» Instruction
Set down the material once more, exactly as it appears.

» Given data

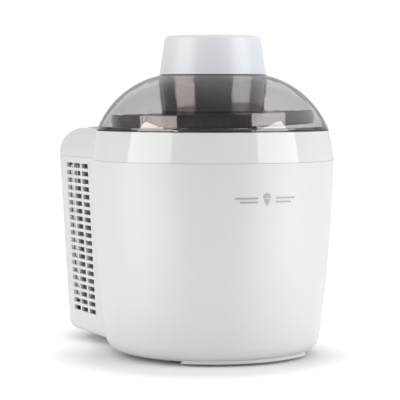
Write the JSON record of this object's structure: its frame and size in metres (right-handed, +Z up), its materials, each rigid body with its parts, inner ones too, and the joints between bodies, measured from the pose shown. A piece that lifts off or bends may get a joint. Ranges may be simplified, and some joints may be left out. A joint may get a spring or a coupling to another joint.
{
  "type": "ice cream maker",
  "caption": "Self-cooling countertop ice cream maker: lift-out bowl in a cooled pot, smoked dome lid with drip tray, top motor unit turning a paddle, and a fan-cooled rear housing.",
  "frame": {"origin": "on the table under the middle of the footprint", "axes": "+Z up, front of the machine towards -Y, rear housing towards +Y"},
  "size_m": [0.2058, 0.2667, 0.27],
  "materials": {
    "gloss_white": "high gloss, moulded",
    "satin_white": "satin, moulded",
    "cap_white": "satin, moulded",
    "smoke_clear": "polished, smoke tinted clear plastic",
    "black_plastic": "fine grain",
    "dark_grey_plastic": "satin",
    "grey_print": "flat printed film",
    "rubber_grey": "matt",
    "seal_black": "matt",
    "aluminium": "brushed",
    "bowl_aluminium": "spun and anodised",
    "steel": "zinc plated",
    "brass": "bright",
    "ceramic": "matt ceramic",
    "foam": "closed-cell rubber foam",
    "black_anodised": "black anodised",
    "board_green": "solder mask",
    "copper_core": "taped winding on a laminated core",
    "capacitor_sleeve": "shrink sleeve",
    "wire_black": "cable jacket",
    "gear_ivory": "acetal",
    "paddle_white": "satin food-grade plastic",
    "rocker_grey": "satin"
  },
  "bodies": {
    "base": {"lower_shell": "satin_white", "upper_shell": "gloss_white", "rear_cover": "satin_white", "base_plate": "satin_white", "rubber_feet": "rubber_grey", "base_screws": "steel", "rear_screws": "steel", "front_emblem": "grey_print", "cooling_pot": "aluminium", "pot_insulation": "foam", "pot_screws": "steel", "cold_block": "aluminium", "peltier_modules": "ceramic", "heat_sink": "black_anodised", "sink_screws": "steel", "fan_shroud": "satin_white", "fan_frame": "black_plastic", "fan_screws": "steel", "power_board": "board_green", "transformer": "copper_core", "capacitors": "capacitor_sleeve", "board_chips": "black_plastic", "board_standoffs": "paddle_white", "power_inlet": "black_plastic", "inlet_pins": "brass", "mains_lead": "wire_black", "peltier_leads": "wire_black", "fan_lead": "wire_black", "switch_housings": "satin_white", "lid_socket": "dark_grey_plastic"},
    "fan": {"fan_rotor": "black_plastic"},
    "cooling_switch": {"cooling_rocker": "rocker_grey"},
    "stirring_switch": {"stirring_rocker": "rocker_grey"},
    "bowl": {"bowl": "bowl_aluminium"},
    "paddle": {"paddle": "paddle_white"},
    "lid": {"lid_dome": "smoke_clear", "drip_tray": "smoke_clear", "lid_seal": "seal_black", "lid_plug": "dark_grey_plastic", "lid_contact_pins": "brass", "lid_wire_duct": "dark_grey_plastic", "well_contacts": "brass"},
    "motor_unit": {"motor_cap": "cap_white", "motor_base": "dark_grey_plastic", "motor_contacts": "brass", "shaft_bush": "brass", "gear_plate": "steel", "plate_screws": "steel", "motor_can": "steel", "idler_pin": "steel"},
    "motor_rotor": {"motor_pinion": "brass", "motor_armature": "copper_core"},
    "idler": {"idler_gear": "gear_ivory"},
    "output": {"output_gear": "gear_ivory", "drive_shaft": "steel"}
  },
  "joints": [
    {"name": "bowl_lift", "type": "slide", "parent": "base", "child": "bowl", "axis": [0, 0, 1], "range_m": [0, 0.12]},
    {"name": "paddle_spin", "type": "hinge", "parent": "bowl", "child": "paddle", "pos_m": [0, -0.03005, 0.14], "axis": [0, 0, 1], "continuous": true},
    {"name": "lid_lift", "type": "slide", "parent": "bowl", "child": "lid", "axis": [0, 0, 1], "range_m": [0, 0.12]},
    {"name": "motor_lift", "type": "slide", "parent": "lid", "child": "motor_unit", "axis": [0, 0, 1], "range_m": [0, 0.08]},
    {"name": "output_spin", "type": "hinge", "parent": "motor_unit", "child": "output", "pos_m": [0, -0.03005, 0.2], "axis": [0, 0, 1], "continuous": true},
    {"name": "idler_spin", "type": "hinge", "parent": "motor_unit", "child": "idler", "pos_m": [0.0224, -0.03005, 0.2], "axis": [0, 0, 1], "continuous": true},
    {"name": "motor_spin", "type": "hinge", "parent": "motor_unit", "child": "motor_rotor", "pos_m": [0.0064, -0.03005, 0.207], "axis": [0, 0, 1], "continuous": true},
    {"name": "fan_spin", "type": "hinge", "parent": "base", "child": "fan", "pos_m": [0, 0.09795, 0.11], "axis": [0, 1, 0], "continuous": true},
    {"name": "cooling_switch_rock", "type": "hinge", "parent": "base", "child": "cooling_switch", "pos_m": [-0.052, 0.09895, 0.1849], "axis": [1, 0, 0], "range_deg": [-16, 0]},
    {"name": "stirring_switch_rock", "type": "hinge", "parent": "base", "child": "stirring_switch", "pos_m": [0.052, 0.09895, 0.1849], "axis": [1, 0, 0], "range_deg": [-16, 0]}
  ],
  "couplings": [
    {"joint": "output_spin", "follows": "paddle_spin", "ratio": 1},
    {"joint": "idler_spin", "follows": "paddle_spin", "ratio": -3.6667},
    {"joint": "motor_spin", "follows": "paddle_spin", "ratio": 11}
  ]
}
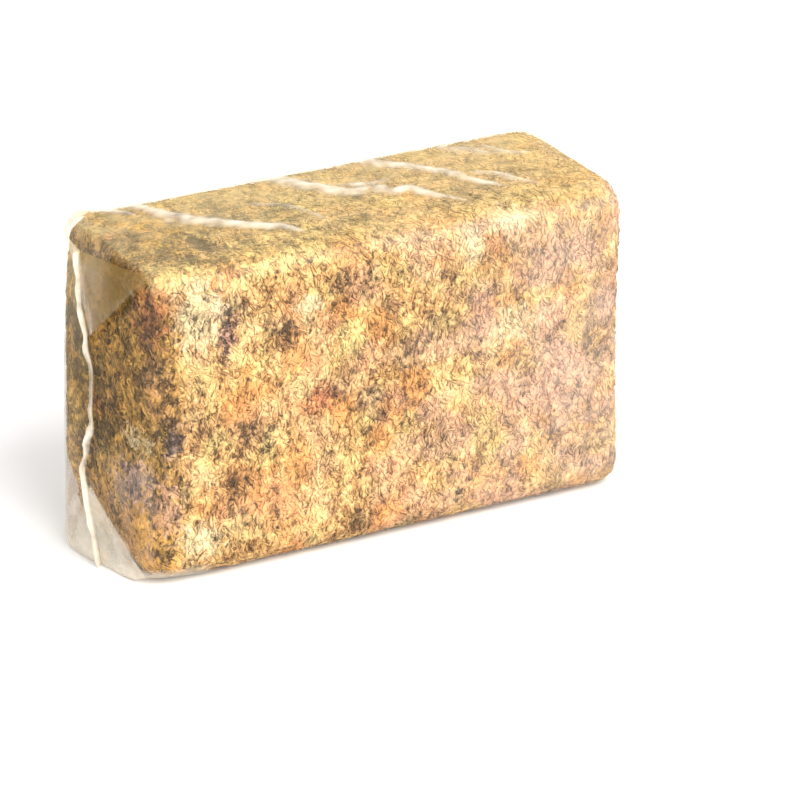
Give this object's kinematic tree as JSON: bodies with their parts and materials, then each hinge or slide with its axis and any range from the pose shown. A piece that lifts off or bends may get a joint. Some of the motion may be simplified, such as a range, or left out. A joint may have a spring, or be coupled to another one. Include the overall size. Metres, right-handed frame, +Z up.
{
  "type": "sphagnum moss block",
  "caption": "Pressed oblong block of dried sphagnum moss in clear film, with an upright gathered fin seal at one end.",
  "frame": {"origin": "centre of the underside of the whole part's box, on the surface it rests on", "axes": "+Z up, X along the block's length with the fin seal at -X, -Y out of the long front face"},
  "size_m": [0.3225, 0.1194, 0.1873],
  "materials": {
    "pressed_moss": "dry, matt, fibrous plant matter in straw, cream, tan and rust",
    "clear_film": "thin clear soft film, glossy, milky where it is folded double"
  },
  "bodies": {
    "root": {"moss_block": "pressed_moss", "film_bag": "clear_film"}
  },
  "joints": []
}
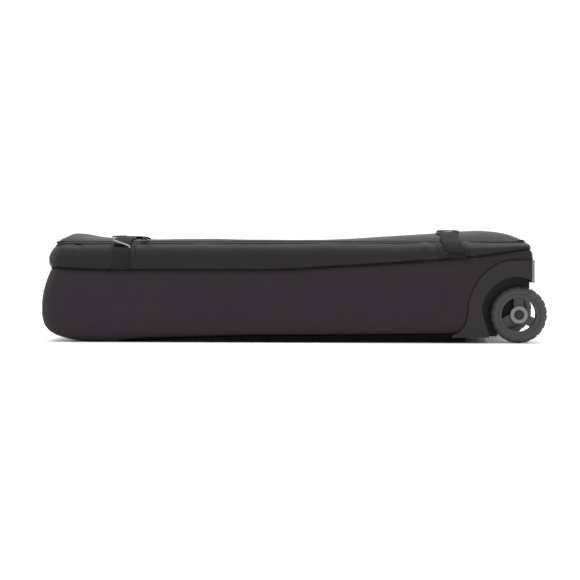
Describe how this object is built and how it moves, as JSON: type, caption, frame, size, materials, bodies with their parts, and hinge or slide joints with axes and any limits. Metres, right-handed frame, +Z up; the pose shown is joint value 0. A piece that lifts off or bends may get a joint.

» Exercise result
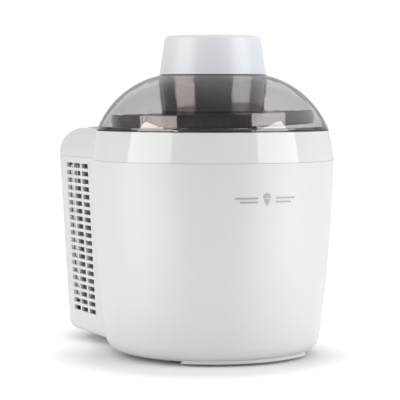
Write the JSON record of this object's structure: its frame and size in metres (right-handed, +Z up), its materials, each rigid body with its parts, inner ones too, and the joints between bodies, measured from the pose shown. A piece that lifts off or bends may get a joint. Ranges may be simplified, and some joints may be left out. A joint may get a spring or a coupling to another joint.
{
  "type": "ice cream maker",
  "caption": "Self-cooling countertop ice cream maker: lift-out bowl in a cooled pot, smoked dome lid with drip tray, top motor unit turning a paddle, and a fan-cooled rear housing.",
  "frame": {"origin": "on the table under the middle of the footprint", "axes": "+Z up, front of the machine towards -Y, rear housing towards +Y"},
  "size_m": [0.2058, 0.2667, 0.27],
  "materials": {
    "gloss_white": "high gloss, moulded",
    "satin_white": "satin, moulded",
    "cap_white": "satin, moulded",
    "smoke_clear": "polished, smoke tinted clear plastic",
    "black_plastic": "fine grain",
    "dark_grey_plastic": "satin",
    "grey_print": "flat printed film",
    "rubber_grey": "matt",
    "seal_black": "matt",
    "aluminium": "brushed",
    "bowl_aluminium": "spun and anodised",
    "steel": "zinc plated",
    "brass": "bright",
    "ceramic": "matt ceramic",
    "foam": "closed-cell rubber foam",
    "black_anodised": "black anodised",
    "board_green": "solder mask",
    "copper_core": "taped winding on a laminated core",
    "capacitor_sleeve": "shrink sleeve",
    "wire_black": "cable jacket",
    "gear_ivory": "acetal",
    "paddle_white": "satin food-grade plastic",
    "rocker_grey": "satin"
  },
  "bodies": {
    "base": {"lower_shell": "satin_white", "upper_shell": "gloss_white", "rear_cover": "satin_white", "base_plate": "satin_white", "rubber_feet": "rubber_grey", "base_screws": "steel", "rear_screws": "steel", "front_emblem": "grey_print", "cooling_pot": "aluminium", "pot_insulation": "foam", "pot_screws": "steel", "cold_block": "aluminium", "peltier_modules": "ceramic", "heat_sink": "black_anodised", "sink_screws": "steel", "fan_shroud": "satin_white", "fan_frame": "black_plastic", "fan_screws": "steel", "power_board": "board_green", "transformer": "copper_core", "capacitors": "capacitor_sleeve", "board_chips": "black_plastic", "board_standoffs": "paddle_white", "power_inlet": "black_plastic", "inlet_pins": "brass", "mains_lead": "wire_black", "peltier_leads": "wire_black", "fan_lead": "wire_black", "switch_housings": "satin_white", "lid_socket": "dark_grey_plastic"},
    "fan": {"fan_rotor": "black_plastic"},
    "cooling_switch": {"cooling_rocker": "rocker_grey"},
    "stirring_switch": {"stirring_rocker": "rocker_grey"},
    "bowl": {"bowl": "bowl_aluminium"},
    "paddle": {"paddle": "paddle_white"},
    "lid": {"lid_dome": "smoke_clear", "drip_tray": "smoke_clear", "lid_seal": "seal_black", "lid_plug": "dark_grey_plastic", "lid_contact_pins": "brass", "lid_wire_duct": "dark_grey_plastic", "well_contacts": "brass"},
    "motor_unit": {"motor_cap": "cap_white", "motor_base": "dark_grey_plastic", "motor_contacts": "brass", "shaft_bush": "brass", "gear_plate": "steel", "plate_screws": "steel", "motor_can": "steel", "idler_pin": "steel"},
    "motor_rotor": {"motor_pinion": "brass", "motor_armature": "copper_core"},
    "idler": {"idler_gear": "gear_ivory"},
    "output": {"output_gear": "gear_ivory", "drive_shaft": "steel"}
  },
  "joints": [
    {"name": "bowl_lift", "type": "slide", "parent": "base", "child": "bowl", "axis": [0, 0, 1], "range_m": [0, 0.12]},
    {"name": "paddle_spin", "type": "hinge", "parent": "bowl", "child": "paddle", "pos_m": [0, -0.03005, 0.14], "axis": [0, 0, 1], "continuous": true},
    {"name": "lid_lift", "type": "slide", "parent": "bowl", "child": "lid", "axis": [0, 0, 1], "range_m": [0, 0.12]},
    {"name": "motor_lift", "type": "slide", "parent": "lid", "child": "motor_unit", "axis": [0, 0, 1], "range_m": [0, 0.08]},
    {"name": "output_spin", "type": "hinge", "parent": "motor_unit", "child": "output", "pos_m": [0, -0.03005, 0.2], "axis": [0, 0, 1], "continuous": true},
    {"name": "idler_spin", "type": "hinge", "parent": "motor_unit", "child": "idler", "pos_m": [0.0224, -0.03005, 0.2], "axis": [0, 0, 1], "continuous": true},
    {"name": "motor_spin", "type": "hinge", "parent": "motor_unit", "child": "motor_rotor", "pos_m": [0.0064, -0.03005, 0.207], "axis": [0, 0, 1], "continuous": true},
    {"name": "fan_spin", "type": "hinge", "parent": "base", "child": "fan", "pos_m": [0, 0.09795, 0.11], "axis": [0, 1, 0], "continuous": true},
    {"name": "cooling_switch_rock", "type": "hinge", "parent": "base", "child": "cooling_switch", "pos_m": [-0.052, 0.09895, 0.1849], "axis": [1, 0, 0], "range_deg": [-16, 0]},
    {"name": "stirring_switch_rock", "type": "hinge", "parent": "base", "child": "stirring_switch", "pos_m": [0.052, 0.09895, 0.1849], "axis": [1, 0, 0], "range_deg": [-16, 0]}
  ],
  "couplings": [
    {"joint": "output_spin", "follows": "paddle_spin", "ratio": 1},
    {"joint": "idler_spin", "follows": "paddle_spin", "ratio": -3.6667},
    {"joint": "motor_spin", "follows": "paddle_spin", "ratio": 11}
  ]
}
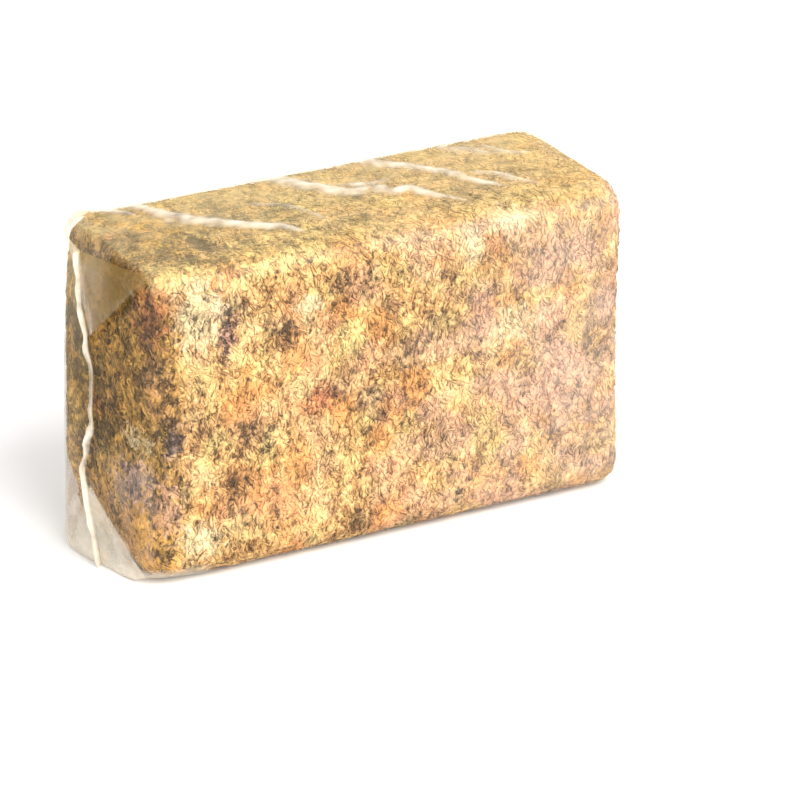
Give this object's kinematic tree as JSON: bodies with their parts and materials, then each hinge or slide with its axis and any range from the pose shown. A piece that lifts off or bends may get a joint. Some of the motion may be simplified, such as a range, or left out. A joint may have a spring, or be coupled to another one. Include the overall size. Metres, right-handed frame, +Z up.
{
  "type": "sphagnum moss block",
  "caption": "Pressed oblong block of dried sphagnum moss in clear film, with an upright gathered fin seal at one end.",
  "frame": {"origin": "centre of the underside of the whole part's box, on the surface it rests on", "axes": "+Z up, X along the block's length with the fin seal at -X, -Y out of the long front face"},
  "size_m": [0.3225, 0.1194, 0.1873],
  "materials": {
    "pressed_moss": "dry, matt, fibrous plant matter in straw, cream, tan and rust",
    "clear_film": "thin clear soft film, glossy, milky where it is folded double"
  },
  "bodies": {
    "root": {"moss_block": "pressed_moss", "film_bag": "clear_film"}
  },
  "joints": []
}
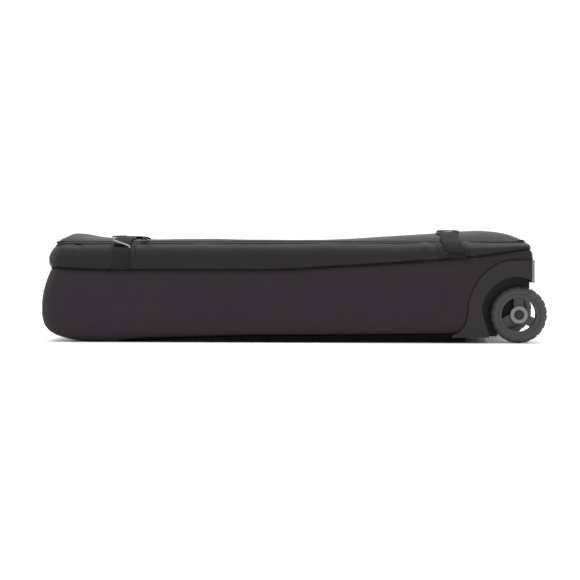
Describe how this object is built and how it moves, as JSON: type, caption, frame, size, materials, bodies with their parts, and hinge or slide joints with axes and any limits. Metres, right-handed frame, +Z up; the pose shown is joint value 0. A piece that lifts off or bends may get a joint.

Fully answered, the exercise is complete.